The Longines Global Champions Tour has sported a bevy of glamorous venues around the globe: Shanghai, Berlin, Paris, London and St. Tropez, to name just a few. But LGCT impresario Jan Tops knew he needed New York City to make his catalogue complete.
“We were just missing this one,” he said, explaining why 51 CSI five-star riders from 19 nations and their 95 horses last weekend found themselves on an island accessible only by ferry for the LGCT finals. Most of those who came had never heard of Governors Island in New York Harbor, but once the riders arrived, competitors were impressed by its view of gleaming skyscrapers and the Statue of Liberty.

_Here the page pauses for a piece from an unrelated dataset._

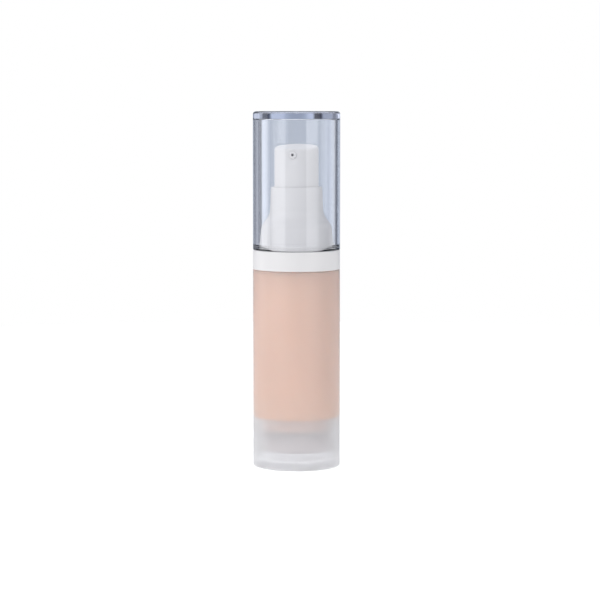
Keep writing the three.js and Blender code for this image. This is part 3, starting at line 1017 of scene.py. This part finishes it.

“I don’t think anybody was sure what to expect,” conceded Great Britain’s Ben Maher, the show’s big winner. He led the London Knights to victory in the GCT League capper by a one-second margin, then shortly thereafter won the 300,000 Euro Grand Prix, all on the fabulous Chacco Blue son, Explosion W. He wound up as the tour’s leading rider for the second year in a row.
Noting that the competition was a real 5-star experience, Ben suggested, “For the first year, I think the show was a huge success. I think the show’s going to be one of the best on the tour in the future.”

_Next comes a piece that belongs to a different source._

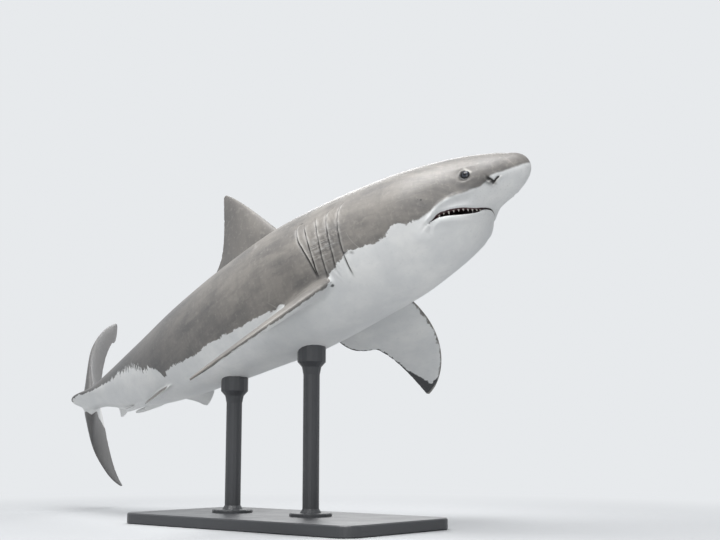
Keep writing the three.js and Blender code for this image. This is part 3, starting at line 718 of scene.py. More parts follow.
def cleft_net():
    """Rows along the head; each is a flat loop at the level of the cleft, swollen inside."""
    u = np.linspace(MOUTH_FRONT - CLEFT["ahead"], MOUTH_CORNER, 72)[:, None]
    level, gape = mouth_level(u), mouth_open(u)
    half = sections(u)[..., 2]
    across = np.sin(np.linspace(-np.pi / 2, np.pi / 2, 60))[None] * (half + CLEFT["past_skin"])
    deeper = ease((lip_width(u, level) - CLEFT["lip"] - np.abs(across)) / CLEFT["slope"])
    ahead = sections(u - CLEFT["wall"])
    jaw = ahead[..., 1] * np.sqrt(np.clip(1 - (across / ahead[..., 2]) ** 2, 0, 1))
    flesh = jaw + level - gape
    room_down = np.minimum(CLEFT["down"] * deeper, 0.7 * np.maximum(flesh, 0))
    top = place(u, across, level + gape + CLEFT["up"] * deeper)
    bottom = place(u, across, level - gape - room_down)
    return np.concatenate([top, bottom[:, ::-1]], 1)


cleft = cleft_net()
forms["mouth"] = object_from("mouth_form", *capped_tube(cleft))
print("cleft:", cleft.shape[:2])

# %% [markdown]
# ## One skin
#
# Body and fins are joined into one closed mesh with Blender's Boolean modifier, and the cleft
# is cut out. Each form carries its own number, so the seams can be found afterwards: they are
# the vertices between two numbers. Near a seam the skin is relaxed, each vertex moving
# towards the mean of its neighbours, which lays a soft fillet of flesh round every fin root.

# %% Join, cut and find the seams
def numbered(piece, number):
    """Gives all faces of a form the material number of its part, with blank slots to hold it."""
    for _ in parts:
        piece.data.materials.append(None)
    piece.data.polygons.foreach_set("material_index", [number] * len(piece.data.polygons))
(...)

As Jan observed, “I think we found the best location; unique, but still right downtown in Manhattan.” It is technically part of the Borough of Manhattan, separated by just 800 yards of water.
Commenting that the island has “a special backdrop,” Jan pointed out that it took “very, very great preparations” to make the concept reality.
The man in charge of pulling it off, event director Marco Danese, spent nearly two years implementing a New York stop on the tour. There were some roadblocks along the way. After all, there aren’t a lot of places to hold a horse show in Manhattan. The Central Park show had that rather obvious midtown location covered, although it did not run the last two years.
At first, LGCT was looking at Randall’s Island, which is in the East River across from the South Bronx and Queens, but it fell through. Governors Island got some publicity when Great Britain’s Prince Harry played polo there in 2010, so horses had made an appearance previously. Marco came with LGCL’s logistics manager to visit the island, which is even closer to Brooklyn than Manhattan, and spent all day walking around.
After meeting with the island’s management, “We found a lot of young people with passion, motivated with a lot of enthusiasm,” Marco said.
“We spent one day explaining the concept and that it was part of a series. At the end of the day, it was a win/win situation. We were looking for a very nice place; they were looking for events to promote the island. A lot of people living in New York don’t know the place,” he said.
A strategic military outpost for the British during the Revolutionary War, U.S. forces took it over after the war and had three forts there to protect the harbor and the city. The island eventually was transferred to the U.S. Coast Guard, which left in 1996. It was opened to the public in 2005.
Interestingly, the Dutch West India Company was the first European entity to set up camp on the island in the early 17th Century. Jan is, of course, Dutch, so perhaps it was karma that the LGCT landed there. Even in the modern age, though, the organizers faced the same situation as the early settlers — how to get to the island from the larger land mass of lower Manhattan.
“Logistics-wise, it is very difficult, because there is no road, so we had to send everything by boats and barges,” said Marco.
“We organized for the first time a water shuttle instead of a car shuttle. It was something different, unique,” he said of the need for dedicated ferries to run day and night. Normally, the island is open from 10:00 a.m.-6:00 p.m. during the week and until 7:00 p.m. on weekends, with public ferries serving it accordingly, but LGCT put in a ferry service for riders, grooms and support personnel that began at 5:30 a.m. with the last boat leaving at 11:00 p.m. There are no accommodations on the island, so vital staff and veterinarians lived in RVs.
Horses flew from Liege in Belgium to Newark Airport in New Jersey, less than an hour from New York, and served their quarantine in the European stables on the island. Originally, LGCT scheduled a show in Montreal the weekend before New York. The horses were supposed to come from Canada to New York in vans, but things had to be rearranged when the Montreal show was cancelled in July.
The stands were filled for the Grand Prix with an enthusiastic crowd, many of whom were folks who had visited the island for recreation and happened upon the show. Free admission was an incentive to stay around and watch.
“We came because we had never seen the events, and thought it would be an amazing experience as a family,” said Daniel Shepard, a New Yorker who was with his parents, visiting from Kansas.
“It seems like a very complicated course,” he observed of Uliano Vezzani’s Grand Prix route, but noted, “We’re virgins, it’s our first time. This is a world we never have been aware that existed.”
And until last weekend, the show didn’t exist.
Starting from scratch made things, “a little bit more difficult than the other events,” said Marco, noting bringing in everything needed was done “with help from local suppliers, some of whom were used to working on the island and knew the rules and timing. It’s a strange location, but in the end it was a success. We are very happy. The view is something fantastic, it is New York.”